» **EXTRACTED INFORMATION**:
= = = = =
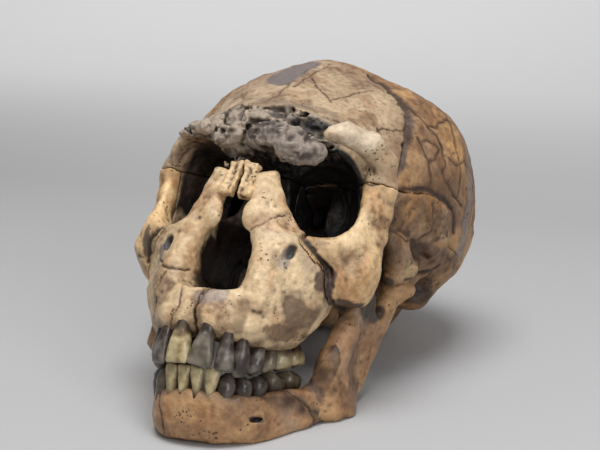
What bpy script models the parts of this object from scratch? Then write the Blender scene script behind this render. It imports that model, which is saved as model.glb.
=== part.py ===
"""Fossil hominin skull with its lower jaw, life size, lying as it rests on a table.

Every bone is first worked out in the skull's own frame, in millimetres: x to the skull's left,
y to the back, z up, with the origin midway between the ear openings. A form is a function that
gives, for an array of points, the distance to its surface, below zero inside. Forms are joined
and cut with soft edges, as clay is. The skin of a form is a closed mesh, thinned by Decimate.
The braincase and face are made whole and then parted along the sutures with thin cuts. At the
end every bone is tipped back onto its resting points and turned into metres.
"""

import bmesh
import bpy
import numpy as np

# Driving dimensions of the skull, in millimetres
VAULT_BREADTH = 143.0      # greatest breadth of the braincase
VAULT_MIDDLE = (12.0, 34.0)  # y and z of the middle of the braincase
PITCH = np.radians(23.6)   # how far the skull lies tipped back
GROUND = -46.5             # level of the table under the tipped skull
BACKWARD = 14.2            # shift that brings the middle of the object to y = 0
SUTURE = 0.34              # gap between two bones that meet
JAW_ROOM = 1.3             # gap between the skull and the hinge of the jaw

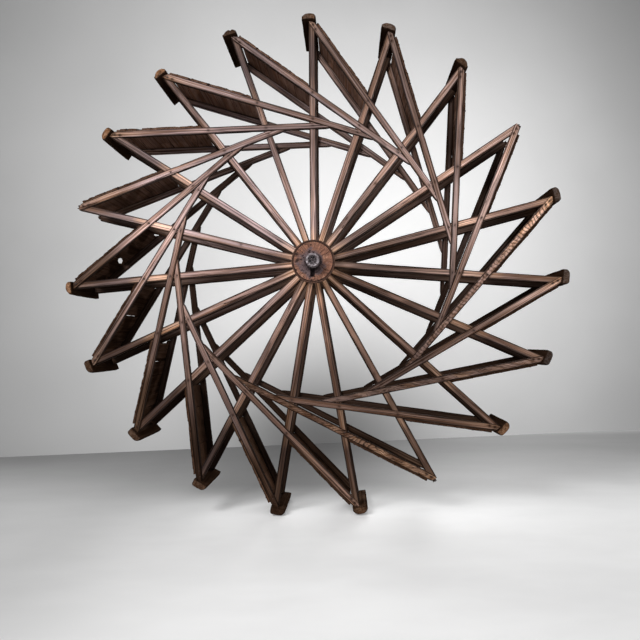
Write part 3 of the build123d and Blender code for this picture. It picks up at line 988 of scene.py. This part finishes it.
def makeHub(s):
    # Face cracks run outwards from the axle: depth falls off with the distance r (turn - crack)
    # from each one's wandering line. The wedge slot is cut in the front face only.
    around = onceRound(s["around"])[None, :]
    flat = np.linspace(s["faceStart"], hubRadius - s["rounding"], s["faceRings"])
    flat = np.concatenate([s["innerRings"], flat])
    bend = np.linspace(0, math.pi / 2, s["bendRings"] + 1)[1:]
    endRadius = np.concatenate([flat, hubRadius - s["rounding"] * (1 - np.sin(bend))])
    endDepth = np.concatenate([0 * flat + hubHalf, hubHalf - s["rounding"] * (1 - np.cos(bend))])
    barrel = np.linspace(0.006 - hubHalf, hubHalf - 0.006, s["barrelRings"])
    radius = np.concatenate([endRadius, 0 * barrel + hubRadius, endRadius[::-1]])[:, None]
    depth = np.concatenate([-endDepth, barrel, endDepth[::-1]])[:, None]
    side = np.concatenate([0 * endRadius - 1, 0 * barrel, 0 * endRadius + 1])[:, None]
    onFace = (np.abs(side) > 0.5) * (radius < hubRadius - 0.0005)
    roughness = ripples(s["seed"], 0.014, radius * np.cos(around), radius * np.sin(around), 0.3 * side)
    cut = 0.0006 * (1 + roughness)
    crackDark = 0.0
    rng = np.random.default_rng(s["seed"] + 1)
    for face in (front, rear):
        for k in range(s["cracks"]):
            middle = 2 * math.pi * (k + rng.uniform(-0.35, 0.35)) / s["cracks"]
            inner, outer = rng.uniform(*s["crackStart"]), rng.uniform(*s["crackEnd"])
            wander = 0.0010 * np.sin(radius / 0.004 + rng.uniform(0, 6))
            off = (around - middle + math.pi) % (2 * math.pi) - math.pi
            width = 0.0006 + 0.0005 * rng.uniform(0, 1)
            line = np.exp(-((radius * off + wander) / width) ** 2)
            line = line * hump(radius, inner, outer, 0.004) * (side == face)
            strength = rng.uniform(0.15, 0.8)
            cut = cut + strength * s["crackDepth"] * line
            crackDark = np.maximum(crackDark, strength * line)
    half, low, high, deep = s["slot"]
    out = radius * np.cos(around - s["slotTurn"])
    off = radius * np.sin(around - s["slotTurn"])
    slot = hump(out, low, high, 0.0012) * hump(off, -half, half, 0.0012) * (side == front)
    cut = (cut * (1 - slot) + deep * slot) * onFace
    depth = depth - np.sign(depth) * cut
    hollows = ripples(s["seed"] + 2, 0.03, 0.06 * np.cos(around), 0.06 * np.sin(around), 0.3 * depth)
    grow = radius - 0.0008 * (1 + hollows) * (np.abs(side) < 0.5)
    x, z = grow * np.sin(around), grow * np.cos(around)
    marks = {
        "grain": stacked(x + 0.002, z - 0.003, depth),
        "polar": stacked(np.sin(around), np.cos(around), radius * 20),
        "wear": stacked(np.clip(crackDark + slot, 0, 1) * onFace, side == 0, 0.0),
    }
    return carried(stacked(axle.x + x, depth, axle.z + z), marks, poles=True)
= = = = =
» **SET TASK**: Return the entries in full, keeping every line exactly as it is.

» **PROBLEM SOLUTION**:
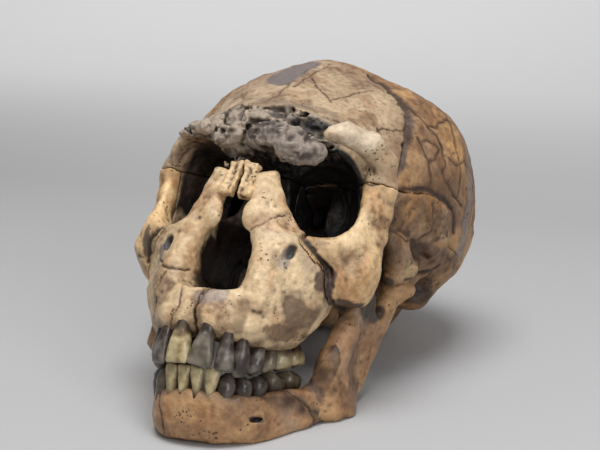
What bpy script models the parts of this object from scratch? Then write the Blender scene script behind this render. It imports that model, which is saved as model.glb.
=== part.py ===
"""Fossil hominin skull with its lower jaw, life size, lying as it rests on a table.

Every bone is first worked out in the skull's own frame, in millimetres: x to the skull's left,
y to the back, z up, with the origin midway between the ear openings. A form is a function that
gives, for an array of points, the distance to its surface, below zero inside. Forms are joined
and cut with soft edges, as clay is. The skin of a form is a closed mesh, thinned by Decimate.
The braincase and face are made whole and then parted along the sutures with thin cuts. At the
end every bone is tipped back onto its resting points and turned into metres.
"""

import bmesh
import bpy
import numpy as np

# Driving dimensions of the skull, in millimetres
VAULT_BREADTH = 143.0      # greatest breadth of the braincase
VAULT_MIDDLE = (12.0, 34.0)  # y and z of the middle of the braincase
PITCH = np.radians(23.6)   # how far the skull lies tipped back
GROUND = -46.5             # level of the table under the tipped skull
BACKWARD = 14.2            # shift that brings the middle of the object to y = 0
SUTURE = 0.34              # gap between two bones that meet
JAW_ROOM = 1.3             # gap between the skull and the hinge of the jaw

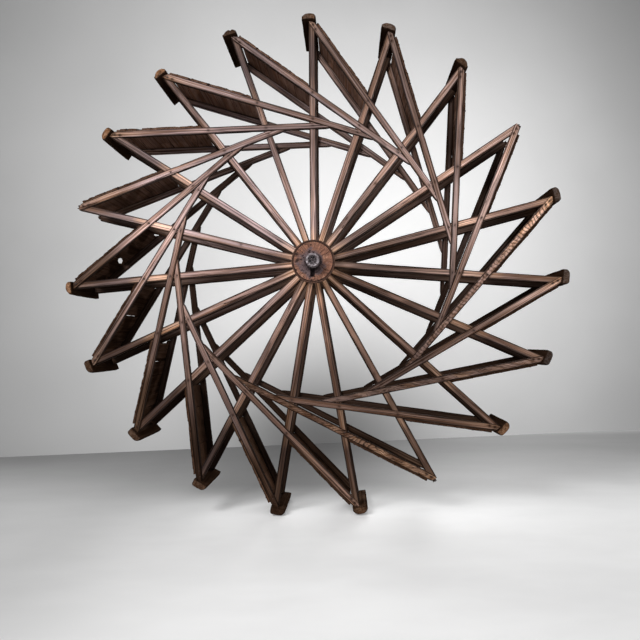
Write part 3 of the build123d and Blender code for this picture. It picks up at line 988 of scene.py. This part finishes it.
def makeHub(s):
    # Face cracks run outwards from the axle: depth falls off with the distance r (turn - crack)
    # from each one's wandering line. The wedge slot is cut in the front face only.
    around = onceRound(s["around"])[None, :]
    flat = np.linspace(s["faceStart"], hubRadius - s["rounding"], s["faceRings"])
    flat = np.concatenate([s["innerRings"], flat])
    bend = np.linspace(0, math.pi / 2, s["bendRings"] + 1)[1:]
    endRadius = np.concatenate([flat, hubRadius - s["rounding"] * (1 - np.sin(bend))])
    endDepth = np.concatenate([0 * flat + hubHalf, hubHalf - s["rounding"] * (1 - np.cos(bend))])
    barrel = np.linspace(0.006 - hubHalf, hubHalf - 0.006, s["barrelRings"])
    radius = np.concatenate([endRadius, 0 * barrel + hubRadius, endRadius[::-1]])[:, None]
    depth = np.concatenate([-endDepth, barrel, endDepth[::-1]])[:, None]
    side = np.concatenate([0 * endRadius - 1, 0 * barrel, 0 * endRadius + 1])[:, None]
    onFace = (np.abs(side) > 0.5) * (radius < hubRadius - 0.0005)
    roughness = ripples(s["seed"], 0.014, radius * np.cos(around), radius * np.sin(around), 0.3 * side)
    cut = 0.0006 * (1 + roughness)
    crackDark = 0.0
    rng = np.random.default_rng(s["seed"] + 1)
    for face in (front, rear):
        for k in range(s["cracks"]):
            middle = 2 * math.pi * (k + rng.uniform(-0.35, 0.35)) / s["cracks"]
            inner, outer = rng.uniform(*s["crackStart"]), rng.uniform(*s["crackEnd"])
            wander = 0.0010 * np.sin(radius / 0.004 + rng.uniform(0, 6))
            off = (around - middle + math.pi) % (2 * math.pi) - math.pi
            width = 0.0006 + 0.0005 * rng.uniform(0, 1)
            line = np.exp(-((radius * off + wander) / width) ** 2)
            line = line * hump(radius, inner, outer, 0.004) * (side == face)
            strength = rng.uniform(0.15, 0.8)
            cut = cut + strength * s["crackDepth"] * line
            crackDark = np.maximum(crackDark, strength * line)
    half, low, high, deep = s["slot"]
    out = radius * np.cos(around - s["slotTurn"])
    off = radius * np.sin(around - s["slotTurn"])
    slot = hump(out, low, high, 0.0012) * hump(off, -half, half, 0.0012) * (side == front)
    cut = (cut * (1 - slot) + deep * slot) * onFace
    depth = depth - np.sign(depth) * cut
    hollows = ripples(s["seed"] + 2, 0.03, 0.06 * np.cos(around), 0.06 * np.sin(around), 0.3 * depth)
    grow = radius - 0.0008 * (1 + hollows) * (np.abs(side) < 0.5)
    x, z = grow * np.sin(around), grow * np.cos(around)
    marks = {
        "grain": stacked(x + 0.002, z - 0.003, depth),
        "polar": stacked(np.sin(around), np.cos(around), radius * 20),
        "wear": stacked(np.clip(crackDark + slot, 0, 1) * onFace, side == 0, 0.0),
    }
    return carried(stacked(axle.x + x, depth, axle.z + z), marks, poles=True)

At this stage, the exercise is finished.